After playing this for almost a year I feel like I’m basically done with this game (I’ll still come back for main and even stories) so here’s a more detailed review than the one I cobbled together after finishing the main story that was available at once. I didn’t spend any money on this game but played it enough to be among the top players each pvp season.

Let’s address the elephant in the room first: This is a free to play pay to win gacha mobile game and that sucks. Personally, I was never tempted to spend money on this game, but that wasn’t because of how kind it is to f2p players but because of how incredibly expensive even the tiniest thing is. A 10x summon costs you 2000 gems. In the shop you can get 1540 gems for 11.99€. You do get a decent amount of free gems though so you can get new characters every now and then.
If you want to be good without spending obscene amounts of money on this game (and probably also if you do spend money), you’ll need to grind a lot. This is my first (and probably last) gacha game so I don’t really have a frame of reference, but I’ve heard from others that even for a gacha this game requires a lot of grinding.
While the regular pve is an incredibly boring auto-battler, the game gets quite interesting in the challenging abyss towers, the pvp, and the subjugation battles.

But obviously the reason people care about this game isn’t the gameplay, it’s that it’s a nier game, so how’s the story?
The main story is pretty alright, but the game is more about its various side stories. Those range from somewhat bad to really really good. The combined story of Akeha is probably among the best writing in the entire Nier series.
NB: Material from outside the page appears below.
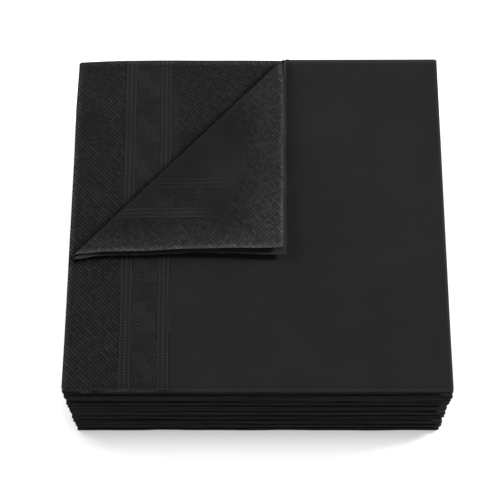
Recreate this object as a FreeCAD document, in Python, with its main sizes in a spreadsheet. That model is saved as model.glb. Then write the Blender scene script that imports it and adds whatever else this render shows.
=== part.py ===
import FreeCAD, Part

import math
import os

import Sketcher

# A stack of paper napkins, free-standing, in millimetres. The origin is at the middle of the
# underside, +Z is up, +X points to the folded edge on the right, and -Y to the folded edge in front.
# Each napkin is one sheet of two-ply paper folded in half twice, so it has four leaves, leaf 1 on top
# to leaf 4 below. The first fold is the front edge, where leaf 1 turns into leaf 2 and leaf 3 into
# leaf 4. The second fold is the right edge, where leaf 1 wraps round to leaf 4 and leaf 2 to leaf 3.
# On the top napkin the open corner of leaves 1 and 2, at the back left, is turned back over itself.

SIZES = {
    "napkin_width": 165.0,
    "napkin_depth": 159.0,
    "paper_thickness": 0.285,
    # How far the pressed edge of the first fold tapers.
    "crease_taper": 0.30,
    # The air between leaves 1 and 2, and between 3 and 4.
    "leaf_gap": 0.09,
    # The air between leaves 2 and 3.
    "middle_gap": 0.12,
    # The air between two napkins of the stack.
    "stack_clearance": 0.06,
    "napkin_count": 40,
    # How far each handful of napkins and each napkin in it slipped, and how much further back the
    # napkins at the end of a handful were left.
    "handful_slip": 0.3,
    "napkin_slip": 0.2,
    "recess": 1.3,
    "napkin_twist": 0.15,
    # The top napkin is not pressed by others, so its leaves stand further apart.
    "top_leaf_gap": 0.62,
    "top_middle_gap": 1.02,
    # The turned-back corner: its legs along the back and left edges, the inner radius of its bend,
    # how far the flap would reach from those edges without the bend, and the angle at which it rises.
    "corner_back_leg": 97.0,
    "corner_left_leg": 102.6,
    "corner_bend_radius": 1.3,
    "flap_reach_right": 98.15,
    "flap_reach_front": 100.95,
    "flap_rise": 0.9,
}

# Counted up from the lowest, the napkins that end a handful. Each leaves a dark groove in front.
HANDFUL_ENDS = (6, 10, 14, 19, 25, 31, 38, 39)

# Napkins and handfuls slip by multiples of the golden angle, so that no pattern shows.
GOLDEN_ANGLE = math.pi * (3 - math.sqrt(5))
SKETCH_ORIGIN = (-1, 1)
SKETCH_UPRIGHT_AXIS = (-2,)


def make_sheet(doc):
    """Write every driving size into a spreadsheet, each under its own alias."""
    sheet = doc.addObject("Spreadsheet::Sheet", "Sizes")
    for row, (alias, value) in enumerate(SIZES.items(), start=1):
        sheet.set("A%d" % row, alias)
        sheet.set("B%d" % row, str(value))
        sheet.setAlias("B%d" % row, alias)
    doc.recompute()
    return sheet


def origin_plane(body, role):
    """Return one of a body's own origin planes."""
    return next(item for item in body.Origin.OriginFeatures if item.Role == role)


def start_sketch(body, role, name):
    """Start a sketch on one of a body's own origin planes."""
    sketch = body.newObject("Sketcher::SketchObject", name)
    sketch.AttachmentSupport = (origin_plane(body, role), [""])
    sketch.MapMode = "FlatFace"
    return sketch


def constrain(sketch, *rules):
    """Add geometric rules to a sketch."""
    for rule in rules:
        sketch.addConstraint(Sketcher.Constraint(*rule))


def dimension(sketch, name, expression, *rule):
    """Add a named dimension to a sketch and bind it to the sheet's sizes."""
    index = sketch.addConstraint(Sketcher.Constraint(*rule))
    sketch.renameConstraint(index, name)
    sketch.setExpression("Constraints." + name, expression)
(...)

The art is also gorgeous, and the music is… well it’s keiichi okabe what do you expect. Just listen to this.

So, should you play this game? If you haven’t been playing from launch it gets even more difficult to ever reach the high-power content so I wouldn’t recommend trying for that, but if you just want to do the main story and the even stories, like I will do going forward, you’re probably going to have a lot of fun with that.